Kyle Miller picked up the phone in his office at GolfTEC Calgary Midnapore a few weeks ago and called Colin Lavender, tournament director of the Mackenzie Tour-PGA Tour Canada’s ATB Financial Classic. Miller had already written a letter to Lavender requesting a sponsor’s exemption into the tournament. Having been rejected 14 previous times for spots into other events—and told all his life as someone with cerebral palsy that he couldn’t achieve things—Miller figured a call would go a long way to pitch his story.
It did. Three weeks later, on the same day he had turned professional in 2013, Miller found out he had been given a spot in the field. On Thursday, at 2:30 p.m., the 26-year-old will tee it up at Country Hills Country Club in his hometown of Calgary, becoming the first golfer with cerebral palsy to tee it up in a PGA Tour-sanctioned event.
“In that conversation, I pled my case for an hour and a half,” Miller said in a phone interview on Wednesday. “And I think that time, rather than trying to get a ‘Yes,’ I just made it clear that I wanted to know why he’d say ‘No’ in this point in my career.”

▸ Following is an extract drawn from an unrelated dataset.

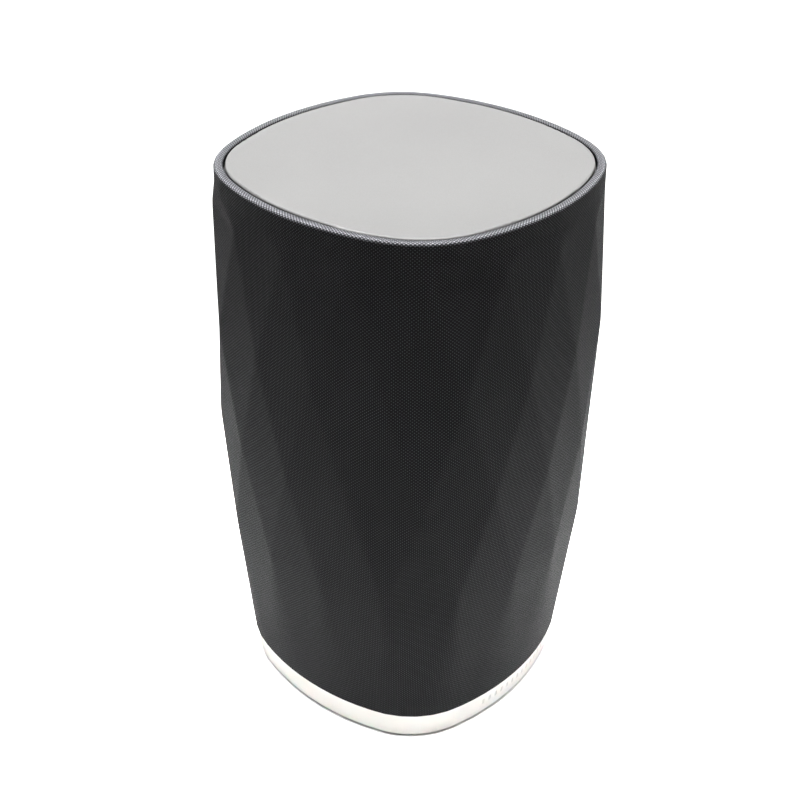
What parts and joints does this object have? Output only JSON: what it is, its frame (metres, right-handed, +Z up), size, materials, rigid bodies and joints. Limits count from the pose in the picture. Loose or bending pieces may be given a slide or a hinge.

Miller, who is also an instructor at GolfTEC, wouldn’t hear “No” as an answer. So as Miller sat in his car, digesting the email that officially offered him a spot in this week’s field, he read through it at least five times front to back. His mind wandered through the seven or so years since he left a classroom at Athabasca University in Alberta and hopped on a plane to Florida to chase his dream of becoming a professional golfer, despite what others advised him to do—or what his bank account might’ve suggested. In 2013, Miller passed his PGA Playing Ability Test, and since then has given thousands of lessons, helping to inspire others to overcome their golf obstacles as the sport has allowed him to do.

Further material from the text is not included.